UPDATE: Over on Craftster, some folks pointed out that duct tape is now sold in 8″x11.5″ sheets — how perfect is that? But be aware, I did some googling about and while the sheets eliminate the issue of “tape width”, they are a bit pricey (running $1-$2 per sheet).

15 comments for “Duct Tape Image Transfer (InkJet)

  1. Carolyn
    October 17, 2012 at 8:05 am

    You are amazing! (you are probably so over me telling you that) Thanks once again for doing all the hard, frustrating work and letting us sit back and reap the rewards of your efforts.
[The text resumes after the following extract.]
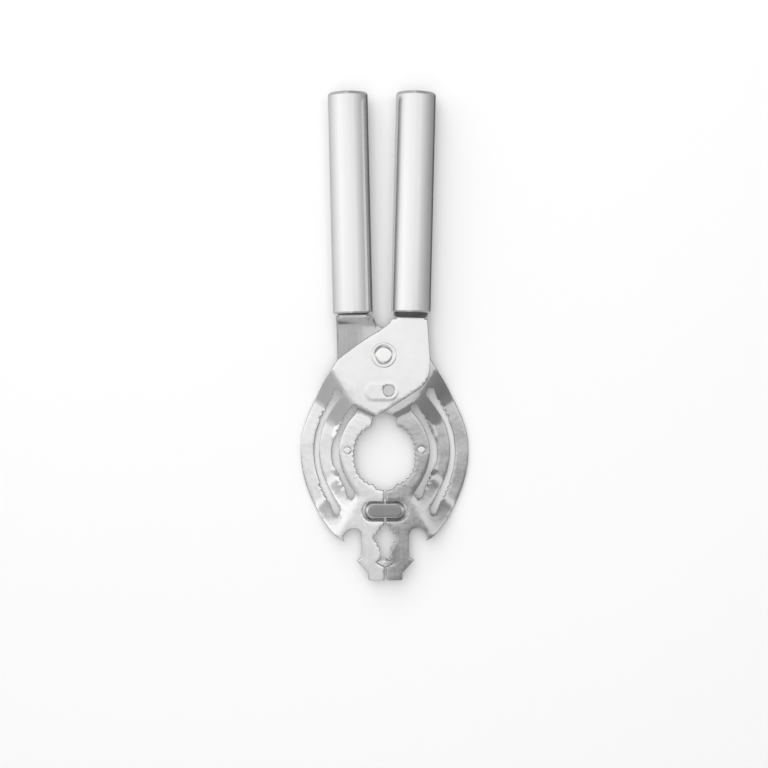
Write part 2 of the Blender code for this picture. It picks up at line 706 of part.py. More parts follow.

A- mazing!

    • Jivvy
      October 17, 2012 at 10:20 am

      Carolyn, you’re one of my inspirations for continuing to update my blog and, at this point, you could probably post what you had for lunch and I’d be happy. ;)

  2. Yvette
    October 19, 2012 at 7:41 am

    Way cool! How would you do this on photos that are bigger than the width of the duct tape?

    • Jivvy
      October 19, 2012 at 10:49 am

      Yvette, I’m guessing that the least problematic way is to buy the 8″x11.5″ sheets of duct tape they make for crafts. But they’re not cheap ($1-$2 per sheet). I did some experimenting and found that when working with a roll of tape, the best results came from making the smallest overlap possible and paying close attention to the seam when burnishing.

  3. October 19, 2012 at 8:11 am

    Thanks so much for sharing this! I can’t wait to give it a try. I’m going to pin it for later testing. I love how it transfers onto the felt, that’s great for embroidery as I always had trouble transferring a pattern on to felt!

  4. October 19, 2012 at 8:44 am

    Wow, just wow!!

  5. October 19, 2012 at 10:25 am

    This is brilliant! Thanks so much for the tutorial.

  6. Judy Mills
    October 19, 2012 at 11:37 am

    Amazing! Thank you!

  7. Barb Leffeler
    October 19, 2012 at 3:45 pm

    Thanks for doing the research and testing. I’m going to try it. I have not seen transparent duct tape. I’ll look for it now.

    • Jivvy
      October 19, 2012 at 5:12 pm

      Barb, if you’re in the US, check Home Depot. The roll I used was part of Mr. Jivvy’s stash (not mine) and he doesn’t remember where he got it, but HD’s web site has it. Amazon.com even has it, but no prime shipping.

  8. October 21, 2012 at 1:47 am

    I wonder if you could use the sheet duct tape and then clean the image off with alcohol or acetone and reuse the sheet of duct tape…

    • Jivvy
      October 21, 2012 at 1:54 am

      Yes, you can. I had some window cleaner sitting next to my work bench and squirted some of that on a paper towel and the ink wiped right off of the duct tape.

  9. Viney
    October 27, 2012 at 7:43 pm

    Furrealz? That’s marvoelusly good to know.

  10. Hazzard
    November 20, 2012 at 2:03 am

    That is so cool it’s hot. Now to find out if it works the other way up – down here in Australia.